[DATA SECTION]:
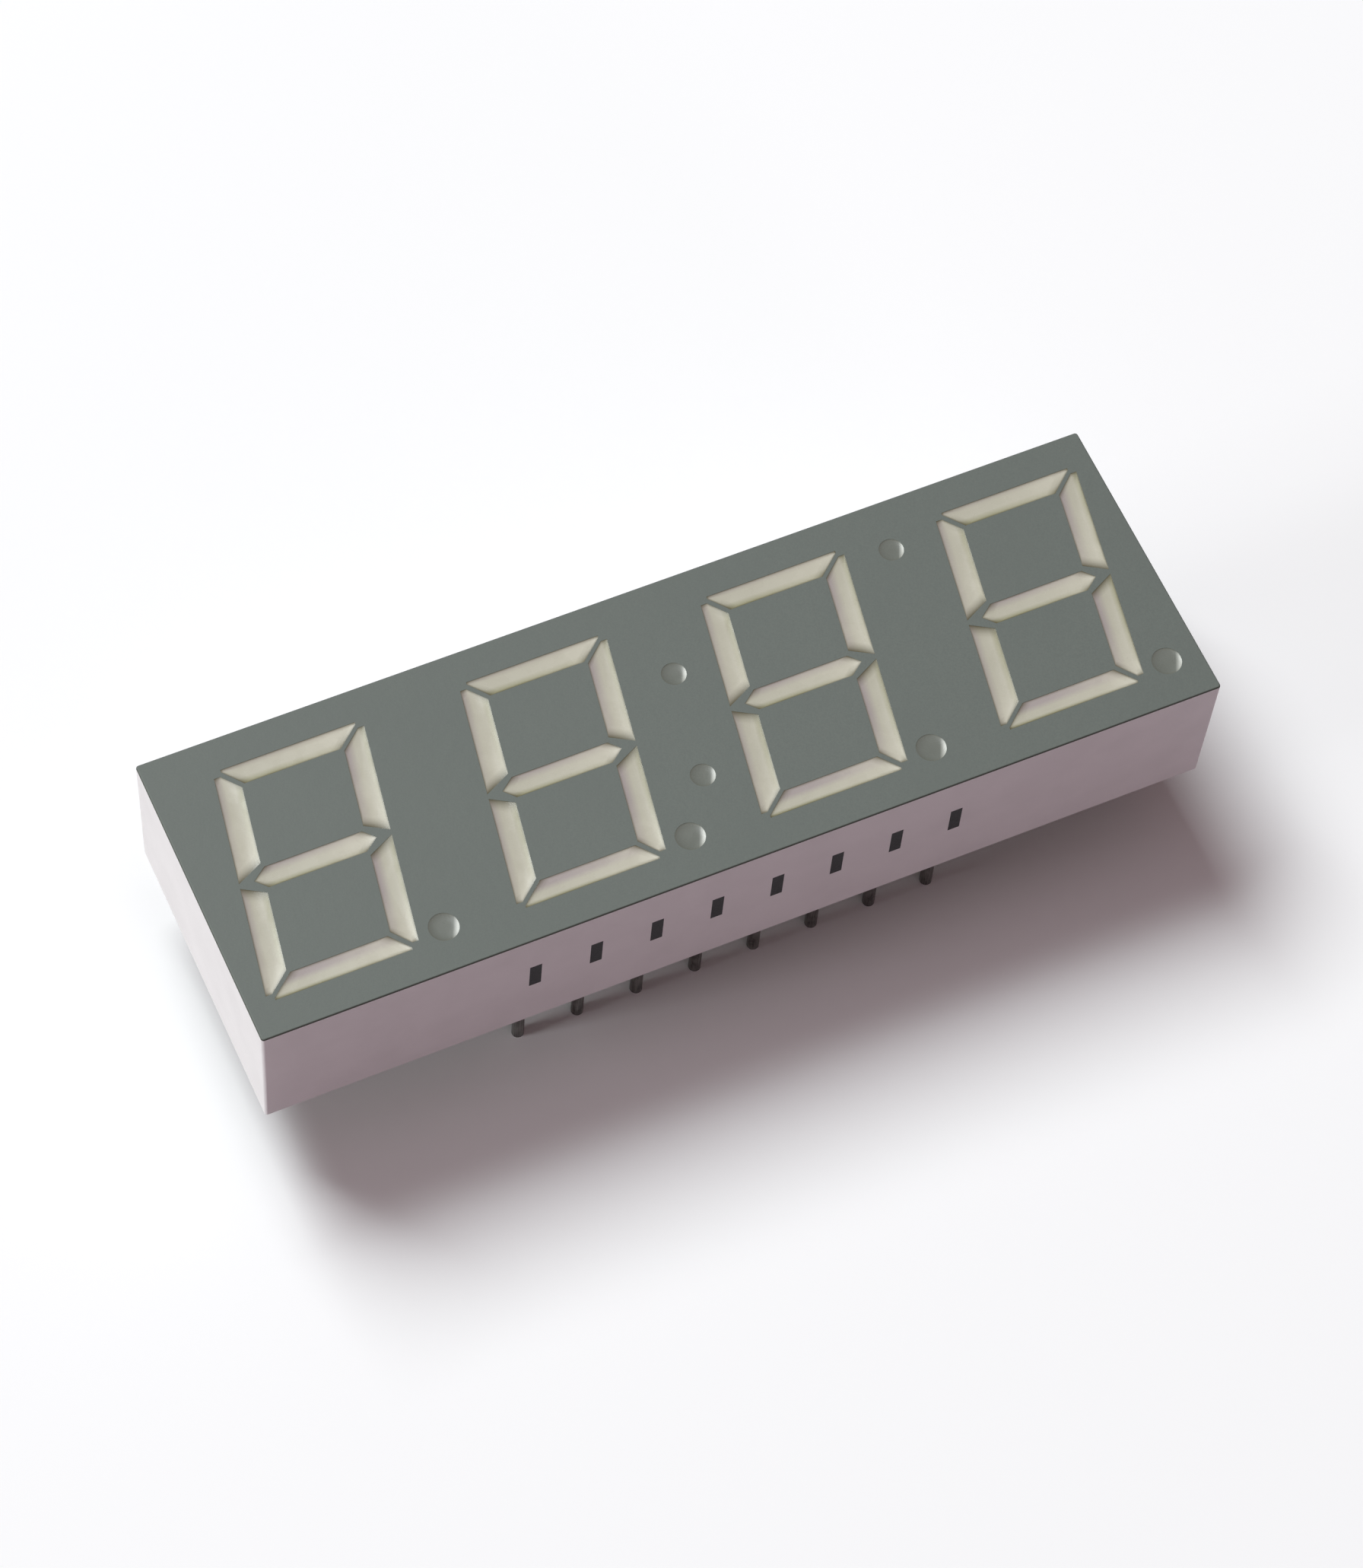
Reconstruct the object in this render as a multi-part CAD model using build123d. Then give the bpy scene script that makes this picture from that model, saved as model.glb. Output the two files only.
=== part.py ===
from build123d import *
import math
import os

# Four-digit seven-segment LED display module, through-hole, with a colon and an apostrophe dot.
#
# A moulded reflector housing has one flared cell for each segment and dot. A circuit board with
# bare LED chips and sixteen round pins closes it from behind, and clear epoxy, cast in one pour,
# fills the cells, bonds the board and seals the back.
#
# Frame: millimetres. +Z points out of the face, +X along the row of digits, +Y to the digits' tops.
# The origin is the middle of the pin grid, in the plane where the module sits on its circuit board.

# ---- housing ----
BODY_HEIGHT = 6.4
END_MARGIN = 0.79  # from the slanted digits' overall width to each end of the housing
EDGE_MARGIN = 1.4  # from the digits' tops and feet to the housing's long edges
BODY_DRAFT = 0.1  # each side wall leans in by this much at the rear rim
CORNER_RADIUS = 0.12
FACE_EDGE_RADIUS = 0.06
WALL = 0.5

# ---- board and the epoxy round it ----
BOARD_THICKNESS = 1.0
BOARD_EDGE_GAP = 0.15
BOARD_FRONT_GAP = 0.15  # epoxy film between the board and the rear of the cells
BACK_FILL = 1.0  # epoxy over the back of the board
PAD_REST_LENGTH = 0.5
PAD_REST_DEPTH = 1.6

# ---- pins ----
PIN_COUNT = 16
PIN_PITCH = 2.54
PIN_ROW_INSET = 1.32  # from the housing's long edge to the middle of the row
PIN_RADIUS = 0.25
PIN_HEAD_RADIUS = 0.3  # at the inner end: the held length tapers out to this
PIN_LENGTH = 3.6  # below the seating plane
PIN_TIP_CHAMFER = 0.1

# ---- digits ----
DIGIT_COUNT = 4
DIGIT_PITCH = 10.2
DIGIT_WIDTH = 6.2
DIGIT_HEIGHT = 10.0
SLANT_DEGREES = 10.3
STROKE_UPRIGHT = 1.0
STROKE_LEVEL = 0.9
MITRE_GAP = 0.17
LEVEL_TIP = 0.1  # blunt end of each level bar, at its outer corner
UPRIGHT_TIP = 0.26  # blunt end of each upright, at its outer corner
WAIST_GAP = 0.2  # between the upper and lower uprights, at the digit's side
WAIST_RISE = 0.54  # how much further apart those two are at their inner edge
BAR_TIP_INSET = 0.6  # from the digit's side to the middle bar's point
BAR_TIP_LENGTH = 0.5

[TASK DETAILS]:
Extract all of the material exactly as it is written.

[CORRECT RESPONSE]:
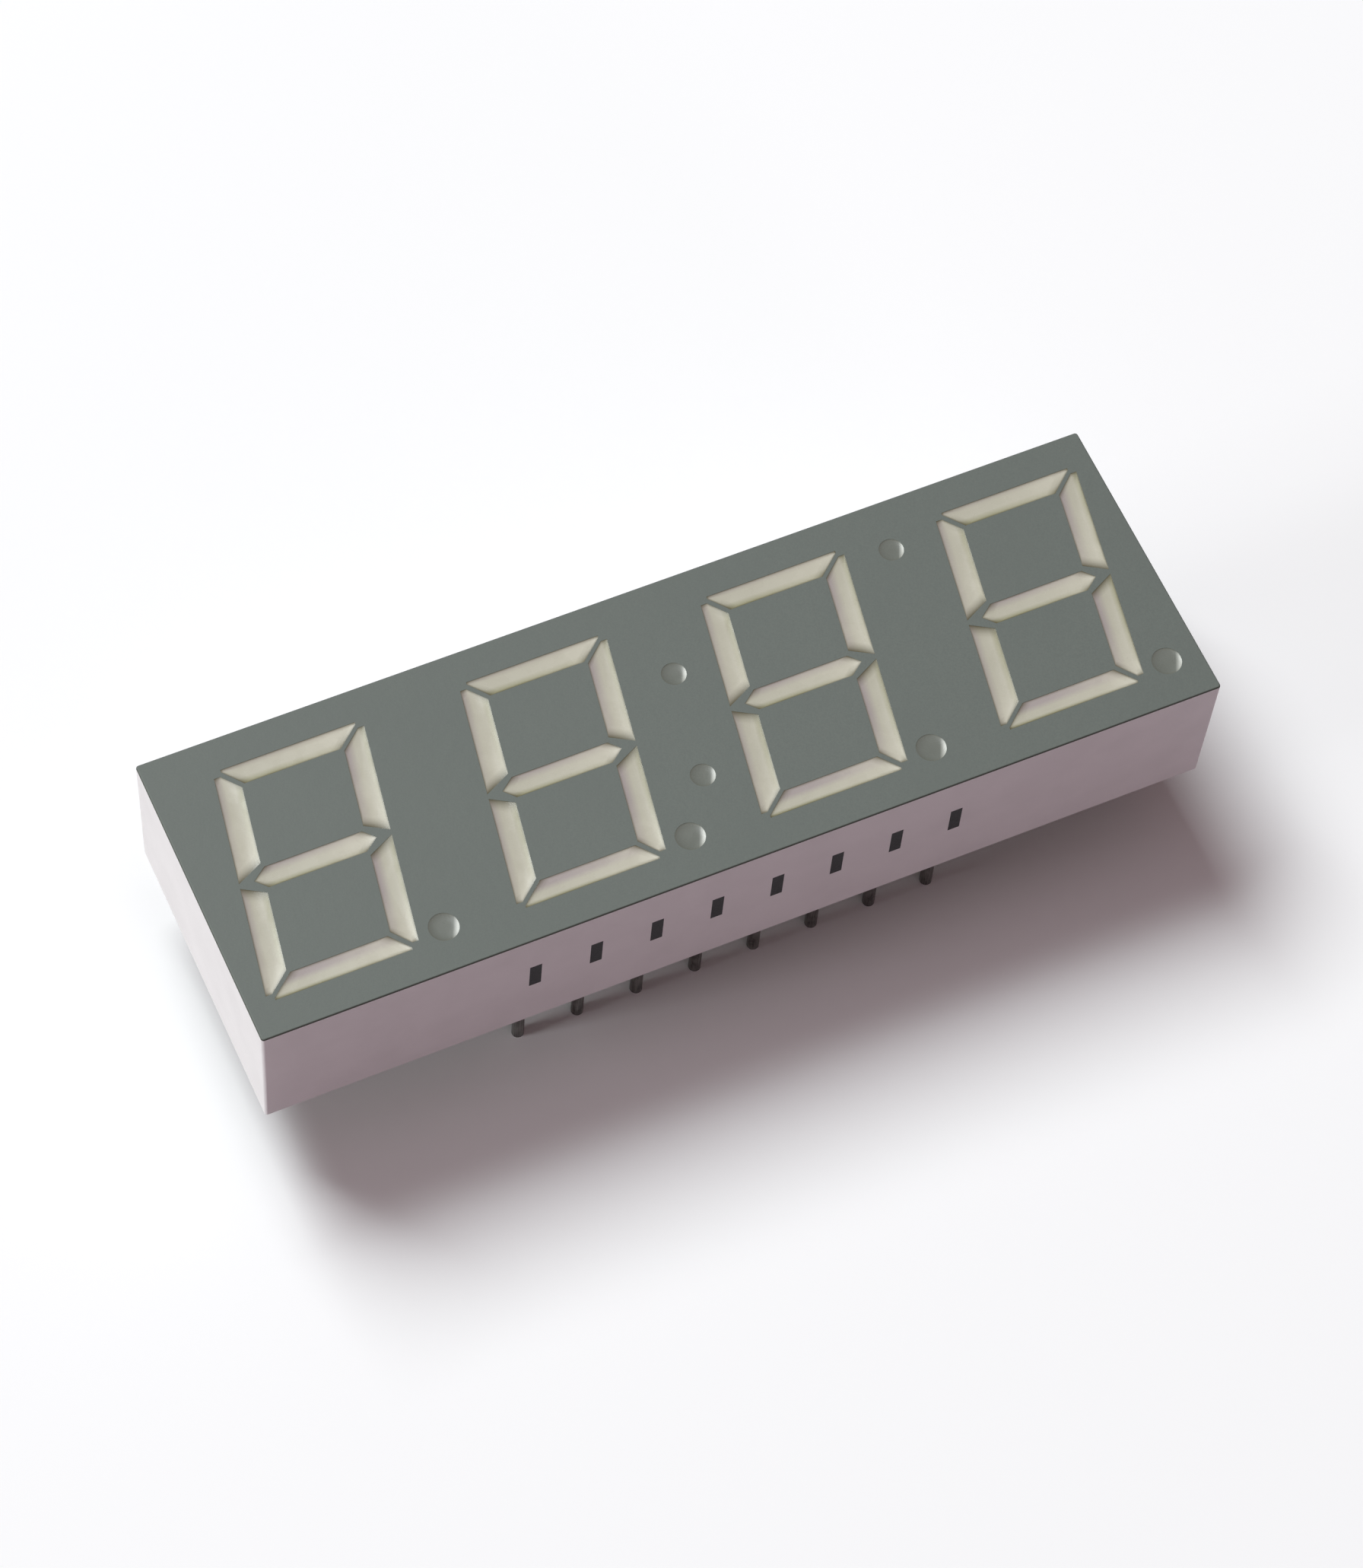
Reconstruct the object in this render as a multi-part CAD model using build123d. Then give the bpy scene script that makes this picture from that model, saved as model.glb. Output the two files only.
=== part.py ===
from build123d import *
import math
import os

# Four-digit seven-segment LED display module, through-hole, with a colon and an apostrophe dot.
#
# A moulded reflector housing has one flared cell for each segment and dot. A circuit board with
# bare LED chips and sixteen round pins closes it from behind, and clear epoxy, cast in one pour,
# fills the cells, bonds the board and seals the back.
#
# Frame: millimetres. +Z points out of the face, +X along the row of digits, +Y to the digits' tops.
# The origin is the middle of the pin grid, in the plane where the module sits on its circuit board.

# ---- housing ----
BODY_HEIGHT = 6.4
END_MARGIN = 0.79  # from the slanted digits' overall width to each end of the housing
EDGE_MARGIN = 1.4  # from the digits' tops and feet to the housing's long edges
BODY_DRAFT = 0.1  # each side wall leans in by this much at the rear rim
CORNER_RADIUS = 0.12
FACE_EDGE_RADIUS = 0.06
WALL = 0.5

# ---- board and the epoxy round it ----
BOARD_THICKNESS = 1.0
BOARD_EDGE_GAP = 0.15
BOARD_FRONT_GAP = 0.15  # epoxy film between the board and the rear of the cells
BACK_FILL = 1.0  # epoxy over the back of the board
PAD_REST_LENGTH = 0.5
PAD_REST_DEPTH = 1.6

# ---- pins ----
PIN_COUNT = 16
PIN_PITCH = 2.54
PIN_ROW_INSET = 1.32  # from the housing's long edge to the middle of the row
PIN_RADIUS = 0.25
PIN_HEAD_RADIUS = 0.3  # at the inner end: the held length tapers out to this
PIN_LENGTH = 3.6  # below the seating plane
PIN_TIP_CHAMFER = 0.1

# ---- digits ----
DIGIT_COUNT = 4
DIGIT_PITCH = 10.2
DIGIT_WIDTH = 6.2
DIGIT_HEIGHT = 10.0
SLANT_DEGREES = 10.3
STROKE_UPRIGHT = 1.0
STROKE_LEVEL = 0.9
MITRE_GAP = 0.17
LEVEL_TIP = 0.1  # blunt end of each level bar, at its outer corner
UPRIGHT_TIP = 0.26  # blunt end of each upright, at its outer corner
WAIST_GAP = 0.2  # between the upper and lower uprights, at the digit's side
WAIST_RISE = 0.54  # how much further apart those two are at their inner edge
BAR_TIP_INSET = 0.6  # from the digit's side to the middle bar's point
BAR_TIP_LENGTH = 0.5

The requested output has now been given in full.